Honeytokens are pieces of deceptive data, such as fake passwords or bogus system files, designed to alert security systems when accessed by unauthorized users. Unlike honeypots, which are entire fake systems, honeytokens can be embedded within legitimate systems, serving as a high-efficiency, low-interaction security measure. This research leverages the capabilities of LLMs to create a variety of convincing honeytokens across different formats, including honeywords, robots.txt files, and databases.

Methodology and Experimentation

The authors employed LLMs to generate seven distinct types of honeytokens, including configuration files, databases, log files, and honeywords. The primary challenge addressed was optimizing prompt structures to efficiently generate realistic and credible honeytokens. The study tested 210 unique prompts, dissected into four core building blocks: generator instructions, user input, special instructions, and output format.

For the honeywords and robots.txt files, a rigorous evaluation was performed using custom metrics to assess plausibility and effectiveness. Honeywords were evaluated based on their indistinguishability from real passwords using a trawling guessing attack tool, while robots.txt files were compared to industry-standard metrics derived from popular website practices.

Figure 1: Analysis of change of score if one parameter is present.

Results and Discussion

The study identified optimal prompts for generating honeytokens with LLMs, demonstrating significant results in terms of realism and deception capability. Honeywords generated with the method had a 15.15% detection success rate, markedly lower than previous methods that reported upwards of 29% success rates, indicating enhanced security properties.

A comparative study across different LLMs—GPT-3.5, GPT-4, LLaMA2, and Gemini—revealed varying levels of performance, with GPT models generally producing the most well-structured and believable honeytokens.

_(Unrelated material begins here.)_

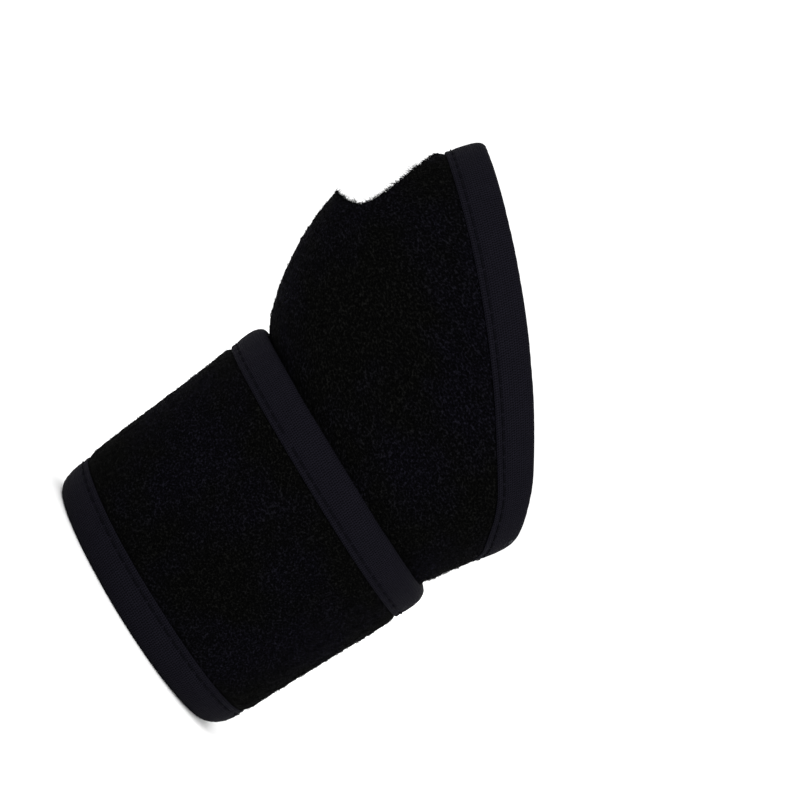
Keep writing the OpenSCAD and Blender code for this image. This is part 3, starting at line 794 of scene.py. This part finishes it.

The analysis highlights the potential of LLMs in cybersecurity applications, transforming them into a versatile tool for generating diverse and complex honeytokens.

Figure 2: Hit rate of real password detection algorithm depending on maximal allowed login attempts per user and maximal total login attempts. Each color represents a different size of the training set. 1000 examples were presented, each example consisting of 1 real password and 19 honeywords generated with ChatGPT.

Implications and Future Work

This research opens avenues for integrating LLMs into proactive cybersecurity strategies, providing a scalable solution for honeytoken generation that can adjust to evolving threats. The findings suggest that LLMs can be further fine-tuned to enhance honeytoken credibility and effectiveness, potentially leading to the development of more sophisticated deception technologies.

Future work could explore the application of LLMs in other forms of cybersecurity deception, incorporating additional NLP methods like few-shot and zero-shot learning in prompt optimization. Moreover, leveraging LLMs in real-time environments to collect empirical data on honeytoken performance and evolving attacker behavior would be invaluable in refining these defensive measures.

Conclusion

The paper presents a novel approach to honeytoken generation using LLMs, showcasing its feasibility and effectiveness across several honeytoken types. This method significantly reduces the manual effort traditionally required in cyber deception setup, paving the way for more scalable and adaptable security solutions that could redefine cyber defense strategies in the future. Through meticulous evaluation, the study verifies that LLMs can produce high-quality honeytokens that are effective in misleading attackers, safeguarding systems, and preserving data integrity.